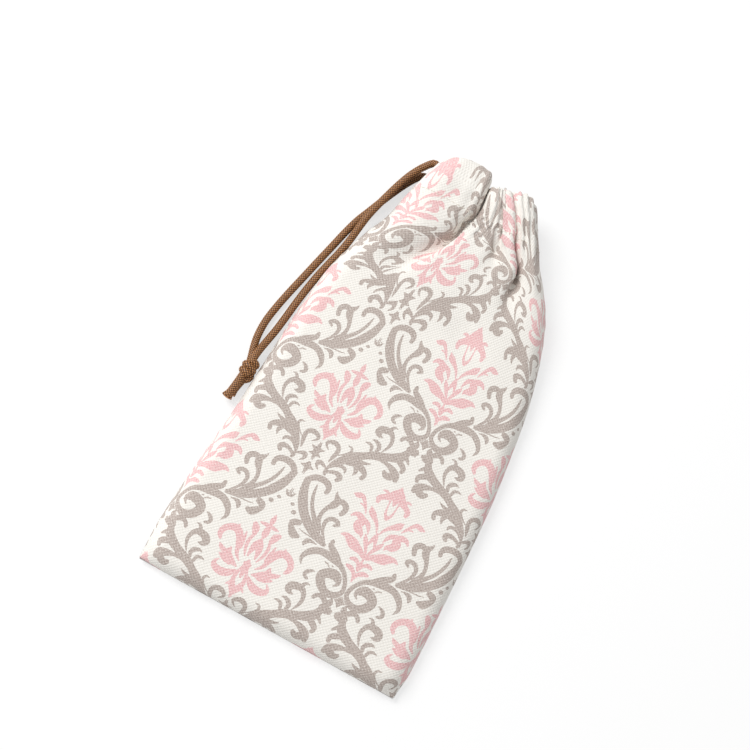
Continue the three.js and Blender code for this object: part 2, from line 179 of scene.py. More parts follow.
def mesh_object(name, corners, faces, material):
    """A smooth object of these corners, which are in mm."""
    mesh = bpy.data.meshes.new(name)
    mesh.from_pydata((np.asarray(corners) * MM).tolist(), [], faces)
    mesh.polygons.foreach_set("use_smooth", [True] * len(mesh.polygons))
    mesh.materials.append(material)
    return placed(name, mesh)


def colour_layer(made, name, domain, values):
    """Keep values from 0 to 1 at each corner, for the material to read."""
    rgba = np.ones((len(values), 4), np.float32)
    rgba[:, :values.shape[1]] = values
    made.data.attributes.new(name, "FLOAT_COLOR", domain).data.foreach_set("color", rgba.ravel())


def linear(hex_colour):
    """An sRGB hex colour as linear RGBA."""
    parts = [int(hex_colour[i:i + 2], 16) / 255 for i in (1, 3, 5)]
    return tuple(c / 12.92 if c <= 0.04045 else ((c + 0.055) / 1.055) ** 2.4 for c in parts) + (1.0,)


def add(tree, kind, settings=None, links=None, **fixed):
    """Add a node, set its own settings and sockets, and link other nodes' outputs into it. In a socket's
    name _ stands for a space, and _1 is socket number 1."""
    node = tree.nodes.new(kind)
    for key, value in (settings or {}).items():
        setattr(node, key, value)
    for key, value in fixed.items():
        socket = int(key[1:]) if key[0] == "_" else key.replace("_", " ")
        node.inputs[socket].default_value = value
    for key, source in (links or {}).items():
        tree.links.new(source, node.inputs[key])
    return node


def maths(tree, operation, links, **fixed):
    """The outcome of one operation on other nodes' outputs."""
    return add(tree, "ShaderNodeMath", {"operation": operation}, links, **fixed).outputs[0]


def noise(tree, place, scale, detail, roughness):
    return add(tree, "ShaderNodeTexNoise", links={"Vector": place}, Scale=scale, Detail=detail,
        Roughness=roughness).outputs["Fac"]


def ramp_between(tree, factor, stops):
    """The colour of a ramp with these (place, hex colour) stops."""
    node = add(tree, "ShaderNodeValToRGB", links={"Fac": factor})
    elements = node.color_ramp.elements
    while len(elements) < len(stops):
        elements.new(0.5)
    for element, (place, colour) in zip(elements, stops):
        element.position = place
        element.color = linear(colour)
    return node.outputs["Color"]


def new_material(name):
    material = bpy.data.materials.new(name)
    material.use_nodes = True
    material.node_tree.nodes.clear()
    return material, material.node_tree


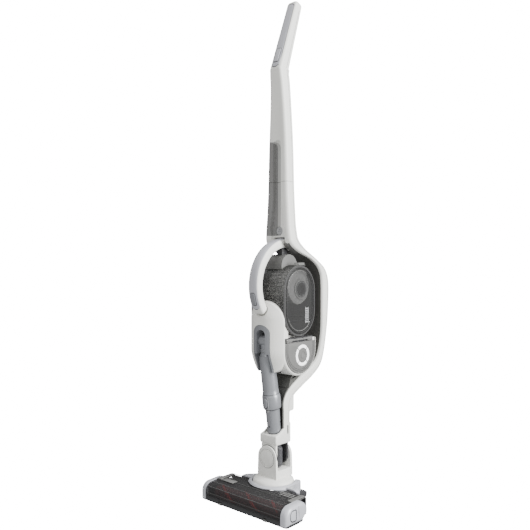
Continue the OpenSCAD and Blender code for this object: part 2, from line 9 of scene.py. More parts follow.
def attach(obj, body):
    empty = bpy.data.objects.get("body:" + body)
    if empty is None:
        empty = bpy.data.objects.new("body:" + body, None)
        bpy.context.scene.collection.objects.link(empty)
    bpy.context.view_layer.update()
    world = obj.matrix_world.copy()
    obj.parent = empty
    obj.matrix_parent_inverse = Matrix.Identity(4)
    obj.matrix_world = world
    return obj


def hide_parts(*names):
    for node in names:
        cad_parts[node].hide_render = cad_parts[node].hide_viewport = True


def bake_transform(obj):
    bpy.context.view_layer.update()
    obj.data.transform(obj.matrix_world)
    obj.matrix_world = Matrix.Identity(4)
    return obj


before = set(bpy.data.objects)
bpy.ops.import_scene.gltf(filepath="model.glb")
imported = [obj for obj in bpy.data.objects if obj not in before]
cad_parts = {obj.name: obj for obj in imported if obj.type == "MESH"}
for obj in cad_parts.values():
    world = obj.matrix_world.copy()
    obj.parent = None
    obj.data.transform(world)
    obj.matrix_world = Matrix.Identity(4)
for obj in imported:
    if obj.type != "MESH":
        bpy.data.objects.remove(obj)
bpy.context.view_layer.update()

# Lengths below are millimetres about the neck's vertical axis, as in the CAD.
MM = 0.001
NECK_Y = -28.9
HANDLE_LEAN = math.radians(20)
BEND_Z = 986
HANDLE_FRONT = 6
YOKE_REAR, STICK_REAR = 33, 43.5
WAND_LEAN = math.radians(8.8)
WAND_PIVOT = (0, -28, 366)
LOOP_Y, LOOP_Z, LOOP_R, LOOP_T, LOOP_HW = 37, 490, 108, 21.5, 15
BOWL_Y, BOWL_TOP, BOWL_LOW, BOWL_R = 35, 480, 430, 56
BELLY_Y, BELLY_Z, BELLY_R = 36.5, 345, 60.5
PANEL_R, PANEL_TOP = 54.5, 362
RING_Y, RING_Z = 43, 331
SHROUD_Y, SHROUD_Z = 42, 487
VAC_HW = 50
BRUSH_Y, BRUSH_Z = -80, 18.5
BRUSH_CORE_R, PILE_R, TUFT_R = 10.9, 15.0, 17.2
CYCLONE_Y, CYCLONE_Z = 46, 481
HANDLE_L, HANDLE_TOP_L = 177, 166
SWITCH_UP = 25
DOME_R = 49.5
CAMERA_AIM = (-0.669, 0.743, 0)
BACKDROP, AMBIENT = 18.0, 0.28
GROOVE_HW, GROOVE_TOP, GROOVE_DEPTH = 11, 811, 10
STATIONS = [
    (5, 152, YOKE_REAR, 152), (5, 200, YOKE_REAR, 196), (6, 228, 34.5, 214), (24, 254, 49, 236),
    (55, 274, 76, 253), (93, 295, 107, 271), (119, 322, 137, 303), (131, 373, 153.5, 371),
    (133, 440, 162, 430), (132, 500, 164, 492), (120, 529, 150.5, 526), (90, 550, 117, 550),
    (48, 565, 73, 575), (18, 582, 49, 596), (10.5, 604, STICK_REAR, 618), (10.5, 660, STICK_REAR, 660),
    (10.5, 727, STICK_REAR, 727), (10.5, 860, STICK_REAR - 0.5, 860), (8, 940, STICK_REAR - 2, 938),
    (4, BEND_Z - 8, STICK_REAR - 3, BEND_Z - 20), (HANDLE_FRONT, BEND_Z + 9, STICK_REAR - 3, BEND_Z - 1),
    (HANDLE_FRONT + 70 * math.tan(HANDLE_LEAN), BEND_Z + 79, 37 + 70 * math.tan(HANDLE_LEAN), BEND_Z + 70),
    (HANDLE_FRONT + HANDLE_TOP_L * math.tan(HANDLE_LEAN), BEND_Z + 175,
     32 + HANDLE_TOP_L * math.tan(HANDLE_LEAN), BEND_Z + 167)]
WIDTHS = [
    (140, 25), (200, 25), (237, 25), (254, 28), (274, 30), (295, 35), (320, 38), (380, 39.5),
    (480, 39.5), (560, 39.5), (597, 39.5), (636, 35.5), (707, 31), (804, 28), (896, 23),
    (966, 19), (986, 18), (1060, 17.2), (1120, 16), (1150, 14.4), (1170, 14)]


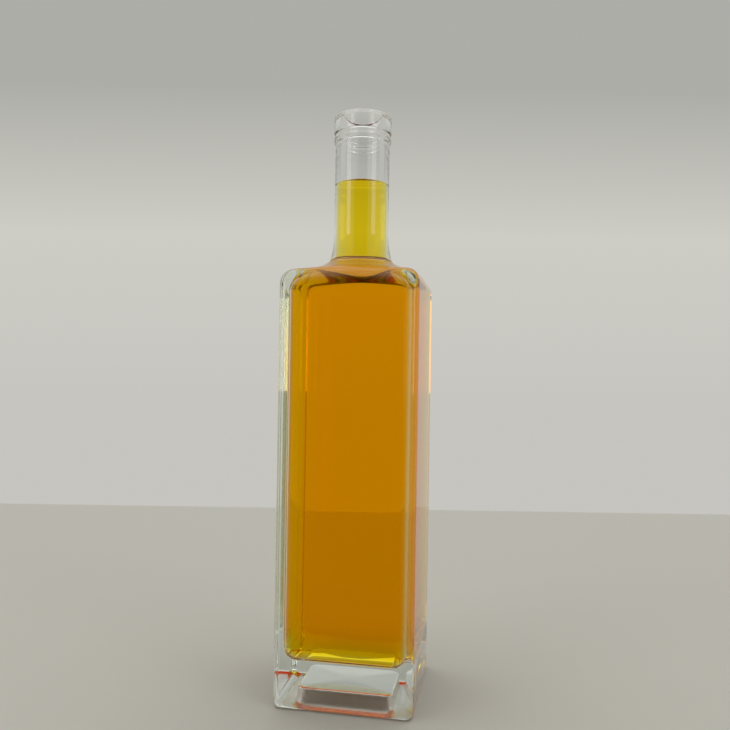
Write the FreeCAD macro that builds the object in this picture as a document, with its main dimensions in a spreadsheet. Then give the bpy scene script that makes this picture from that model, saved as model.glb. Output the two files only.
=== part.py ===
import FreeCAD, Part
import math
import os
import Sketcher

# A tall square spirit bottle of clear glass, filled with spirit to halfway up its neck.
# It stands upright: the origin is at the middle of its underside, +Z runs up the neck and
# the four flat sides face along X and Y. Every size is in millimetres.

SIZES = {
    # the square body
    "body_width": 69.5,
    "corner_radius": 4.6,
    "heel_radius": 3.2,
    "shoulder_height": 216.4,
    "shoulder_radius": 7.2,
    # the push-up, a square hollow in the underside
    "pushup_width": 47.6,
    "pushup_corner_radius": 5.0,
    "pushup_depth": 8.9,
    "pushup_rounding": 1.2,
    "pushup_rim_rounding": 3.4,
    # the crown, which sweeps up from the shoulder to the neck along a hollow arc
    "crown_reach": 41.0,  # where the arc starts, as a radius from the axis
    "crown_radius": 49.0,
    # the neck
    "bottle_height": 300.0,
    "neck_radius": 14.3,
    "flare_height": 231.7,  # the neck widens below here, towards the crown
    "flare_width": 6.05,
    "flare_radius": 62.0,
    "neck_root_radius": 2.5,
    # the finish: a wide upper band, a groove and a narrow bead
    "collar_radius": 15.15,
    "collar_foot": 290.3,
    "groove_radius": 14.35,
    "bead_radius": 15.0,
    "bead_top": 288.3,
    "bead_foot": 285.2,
    "bead_rounding": 0.6,
    "lip_outer_rounding": 1.8,
    "lip_inner_rounding": 1.2,
    # the inside: a thick base, even walls and a straight bore for a cork
    "base_thickness": 22.5,
    "wall_thickness": 4.3,
    "inner_radius": 6.5,
    "roof_thickness": 4.0,  # glass between the crown and the chamber
    "bore_radius": 9.7,
    "bore_root_radius": 5.0,
    # the spirit
    "spirit_level": 264.0,
}
REACH = 60.0  # a radius clear of the whole bottle, for the turned cuts
CORE = 8.0  # a radius inside the neck and the bore, where the turned cuts stop
HEADROOM = 11.0  # how far a prism stands above the shoulder, to be cut down to the crown
OVERLAP = 10.0  # how far the neck and the bore run down into the body
ROUGH = 10.0  # half the width at which a square is first drawn
NEAR = 0.01  # two heights or radii closer than this are the same

doc = FreeCAD.newDocument("square_spirit_bottle")

sheet = doc.addObject("Spreadsheet::Sheet", "sizes")
for row, (name, value) in enumerate(SIZES.items(), start=1):
    sheet.set(f"A{row}", name)
    sheet.set(f"B{row}", str(value))
    sheet.setAlias(f"B{row}", name)
doc.recompute()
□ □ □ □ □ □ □
Tell how many lines of the records above hold the string "Blender". Give no other text.

= WRITTEN ANSWER =
2